DESCRIPTION OF THE TASK: Among the entries below, please repeat exactly and only the lines from the line containing "Continue the OpenSCAD" to the line containing "a fine one.", both lines included.

ENTRIES PROVIDED:
:::::

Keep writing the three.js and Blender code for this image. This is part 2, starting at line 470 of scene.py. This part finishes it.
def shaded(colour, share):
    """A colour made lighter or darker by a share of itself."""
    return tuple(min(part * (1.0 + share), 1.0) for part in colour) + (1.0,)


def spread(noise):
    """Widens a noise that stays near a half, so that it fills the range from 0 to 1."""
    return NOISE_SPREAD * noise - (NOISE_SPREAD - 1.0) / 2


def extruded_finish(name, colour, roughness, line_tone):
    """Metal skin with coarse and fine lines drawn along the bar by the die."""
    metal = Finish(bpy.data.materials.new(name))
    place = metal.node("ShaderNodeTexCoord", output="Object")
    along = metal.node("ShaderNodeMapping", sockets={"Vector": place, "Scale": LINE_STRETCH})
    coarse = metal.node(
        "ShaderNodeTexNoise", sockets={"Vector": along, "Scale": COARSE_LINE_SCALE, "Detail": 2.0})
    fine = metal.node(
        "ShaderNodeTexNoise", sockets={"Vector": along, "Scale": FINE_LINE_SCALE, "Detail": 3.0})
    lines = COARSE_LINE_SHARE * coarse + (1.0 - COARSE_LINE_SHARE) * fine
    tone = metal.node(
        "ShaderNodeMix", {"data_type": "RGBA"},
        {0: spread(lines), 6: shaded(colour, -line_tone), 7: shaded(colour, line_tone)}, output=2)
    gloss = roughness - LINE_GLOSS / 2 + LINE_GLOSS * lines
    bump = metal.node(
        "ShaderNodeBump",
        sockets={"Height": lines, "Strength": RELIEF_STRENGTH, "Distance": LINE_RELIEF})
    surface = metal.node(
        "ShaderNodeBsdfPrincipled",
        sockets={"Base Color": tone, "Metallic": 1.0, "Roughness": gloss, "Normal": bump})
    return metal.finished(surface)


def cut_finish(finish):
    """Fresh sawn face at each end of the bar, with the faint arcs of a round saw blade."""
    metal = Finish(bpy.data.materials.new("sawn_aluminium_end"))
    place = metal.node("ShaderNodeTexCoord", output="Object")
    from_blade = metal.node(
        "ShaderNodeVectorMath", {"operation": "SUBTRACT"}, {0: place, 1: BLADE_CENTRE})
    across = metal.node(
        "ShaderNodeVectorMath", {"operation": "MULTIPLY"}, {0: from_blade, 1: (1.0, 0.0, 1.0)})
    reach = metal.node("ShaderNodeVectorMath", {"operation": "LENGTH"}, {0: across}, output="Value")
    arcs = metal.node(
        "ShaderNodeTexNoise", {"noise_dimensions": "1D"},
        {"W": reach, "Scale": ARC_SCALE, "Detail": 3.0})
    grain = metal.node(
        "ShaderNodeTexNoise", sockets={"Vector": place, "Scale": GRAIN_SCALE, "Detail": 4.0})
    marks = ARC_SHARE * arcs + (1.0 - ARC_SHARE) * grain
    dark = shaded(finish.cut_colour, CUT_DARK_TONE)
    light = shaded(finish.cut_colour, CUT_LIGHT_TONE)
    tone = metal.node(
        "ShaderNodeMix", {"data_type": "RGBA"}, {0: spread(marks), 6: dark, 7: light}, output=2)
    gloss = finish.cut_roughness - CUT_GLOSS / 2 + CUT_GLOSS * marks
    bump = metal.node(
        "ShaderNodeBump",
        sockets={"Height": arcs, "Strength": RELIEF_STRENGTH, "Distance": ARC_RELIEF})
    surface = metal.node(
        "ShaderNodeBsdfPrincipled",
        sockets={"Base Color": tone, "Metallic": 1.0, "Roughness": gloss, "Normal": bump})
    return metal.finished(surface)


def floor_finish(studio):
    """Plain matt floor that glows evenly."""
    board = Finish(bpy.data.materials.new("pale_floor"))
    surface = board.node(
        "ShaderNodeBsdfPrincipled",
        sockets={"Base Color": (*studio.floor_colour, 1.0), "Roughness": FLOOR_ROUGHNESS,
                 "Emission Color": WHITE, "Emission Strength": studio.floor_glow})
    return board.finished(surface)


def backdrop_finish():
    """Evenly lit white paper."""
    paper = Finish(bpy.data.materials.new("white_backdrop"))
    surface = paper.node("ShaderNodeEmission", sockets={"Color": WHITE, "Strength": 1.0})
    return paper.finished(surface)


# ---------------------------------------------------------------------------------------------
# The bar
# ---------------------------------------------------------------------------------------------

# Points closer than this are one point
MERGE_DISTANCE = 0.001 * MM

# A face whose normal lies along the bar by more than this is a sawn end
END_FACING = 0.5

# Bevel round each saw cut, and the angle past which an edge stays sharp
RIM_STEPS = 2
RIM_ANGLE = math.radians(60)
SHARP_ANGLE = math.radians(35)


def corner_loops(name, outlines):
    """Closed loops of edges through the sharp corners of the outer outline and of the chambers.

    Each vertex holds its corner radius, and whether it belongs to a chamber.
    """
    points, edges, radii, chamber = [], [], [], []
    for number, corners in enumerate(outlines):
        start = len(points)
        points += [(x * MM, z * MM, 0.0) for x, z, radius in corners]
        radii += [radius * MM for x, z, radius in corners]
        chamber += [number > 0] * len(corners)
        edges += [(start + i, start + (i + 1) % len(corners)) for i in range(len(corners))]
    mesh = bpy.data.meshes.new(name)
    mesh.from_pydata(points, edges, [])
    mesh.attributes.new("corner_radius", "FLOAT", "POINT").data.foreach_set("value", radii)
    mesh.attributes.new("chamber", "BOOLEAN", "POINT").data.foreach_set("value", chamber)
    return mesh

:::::

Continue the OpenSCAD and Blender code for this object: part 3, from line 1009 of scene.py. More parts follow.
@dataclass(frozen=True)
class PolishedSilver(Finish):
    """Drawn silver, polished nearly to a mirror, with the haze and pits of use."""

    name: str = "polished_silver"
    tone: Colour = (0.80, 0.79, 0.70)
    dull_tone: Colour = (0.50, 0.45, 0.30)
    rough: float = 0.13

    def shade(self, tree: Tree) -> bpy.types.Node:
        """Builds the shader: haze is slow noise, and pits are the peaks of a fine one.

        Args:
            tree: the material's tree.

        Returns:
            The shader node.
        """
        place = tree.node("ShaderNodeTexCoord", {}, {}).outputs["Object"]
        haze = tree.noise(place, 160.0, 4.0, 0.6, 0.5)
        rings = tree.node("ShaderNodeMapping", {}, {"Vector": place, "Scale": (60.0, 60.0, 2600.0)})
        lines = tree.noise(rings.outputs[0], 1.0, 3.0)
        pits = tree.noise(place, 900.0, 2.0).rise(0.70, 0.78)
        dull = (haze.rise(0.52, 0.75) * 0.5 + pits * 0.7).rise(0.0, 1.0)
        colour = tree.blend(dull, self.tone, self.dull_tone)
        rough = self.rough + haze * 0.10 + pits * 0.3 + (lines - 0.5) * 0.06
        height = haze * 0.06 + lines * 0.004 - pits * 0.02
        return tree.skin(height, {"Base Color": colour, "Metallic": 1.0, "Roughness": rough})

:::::

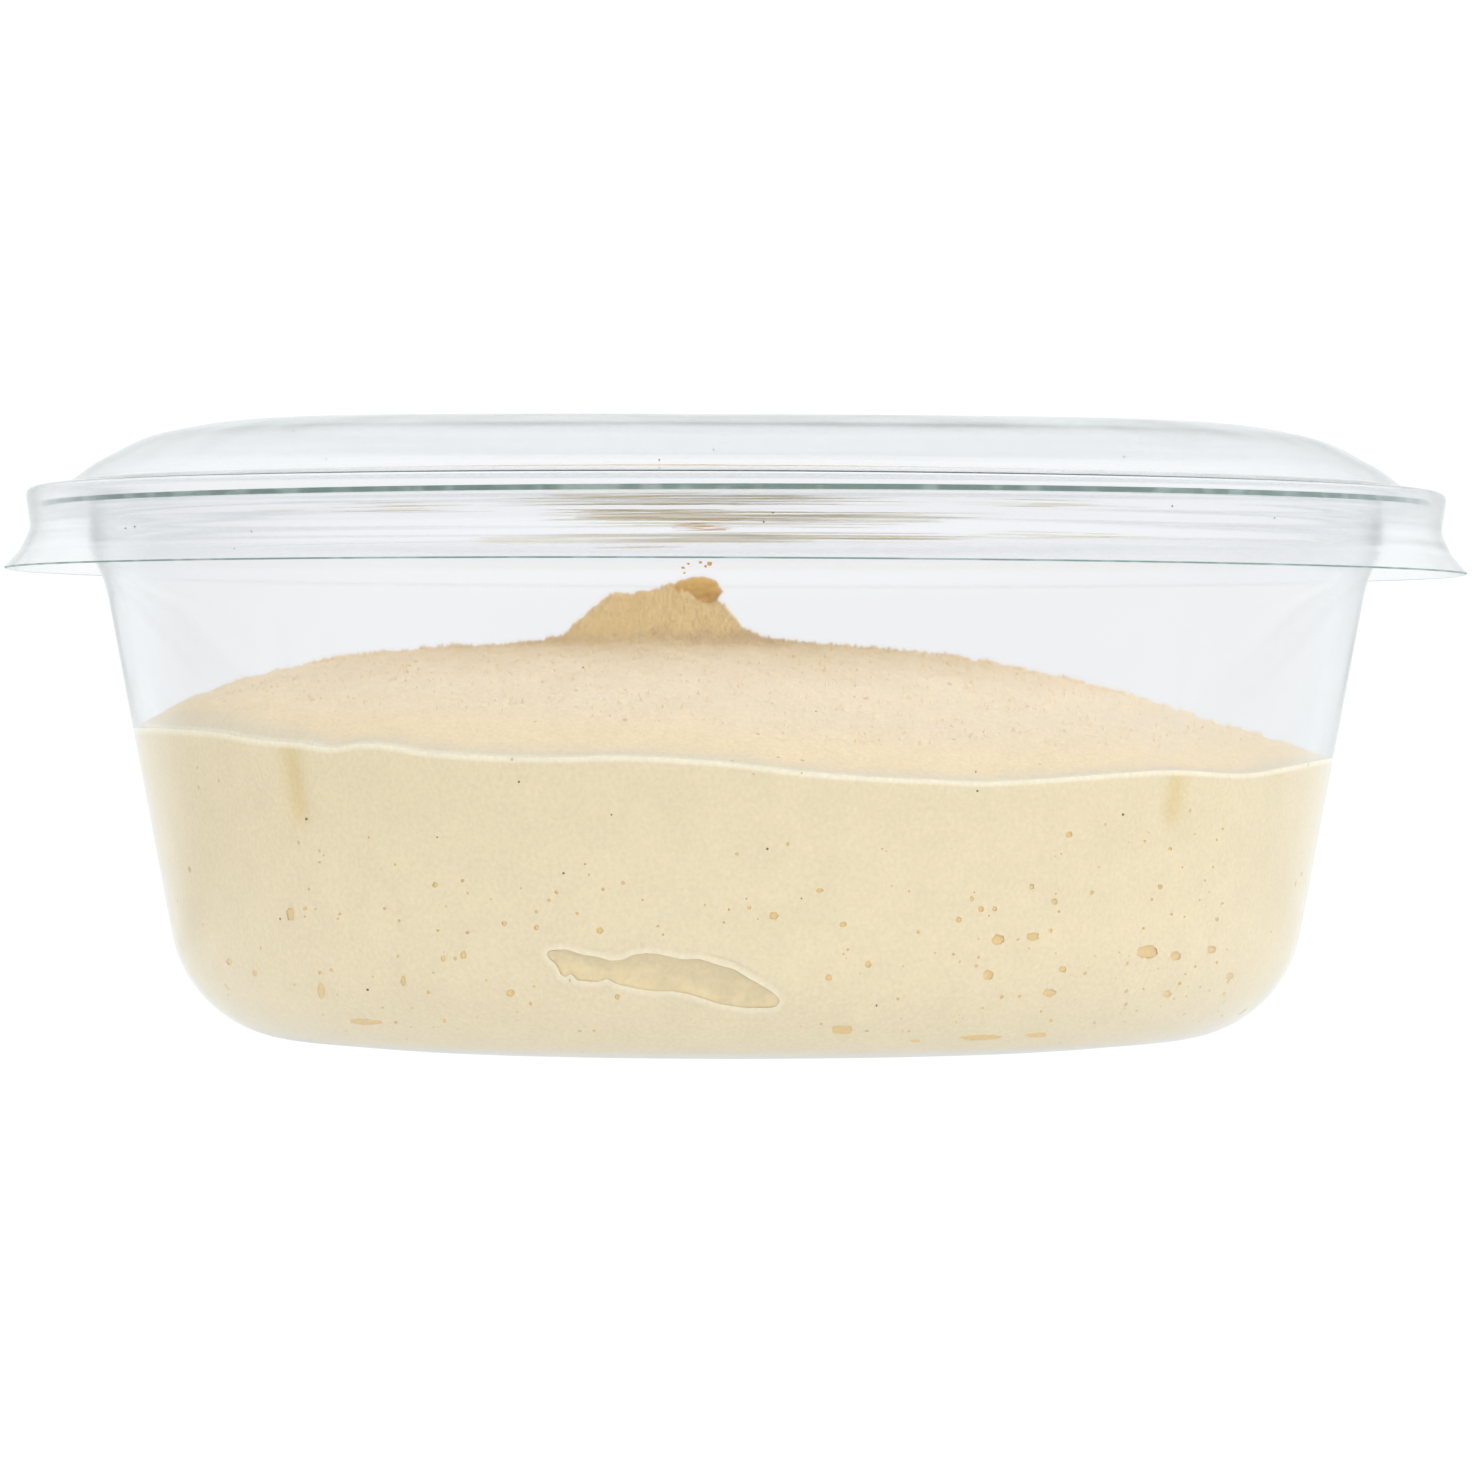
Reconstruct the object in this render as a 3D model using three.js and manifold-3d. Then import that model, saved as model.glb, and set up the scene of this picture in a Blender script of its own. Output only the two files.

:::::

SOLUTION TO THIS PROBLEM:
Continue the OpenSCAD and Blender code for this object: part 3, from line 1009 of scene.py. More parts follow.
@dataclass(frozen=True)
class PolishedSilver(Finish):
    """Drawn silver, polished nearly to a mirror, with the haze and pits of use."""

    name: str = "polished_silver"
    tone: Colour = (0.80, 0.79, 0.70)
    dull_tone: Colour = (0.50, 0.45, 0.30)
    rough: float = 0.13

    def shade(self, tree: Tree) -> bpy.types.Node:
        """Builds the shader: haze is slow noise, and pits are the peaks of a fine one.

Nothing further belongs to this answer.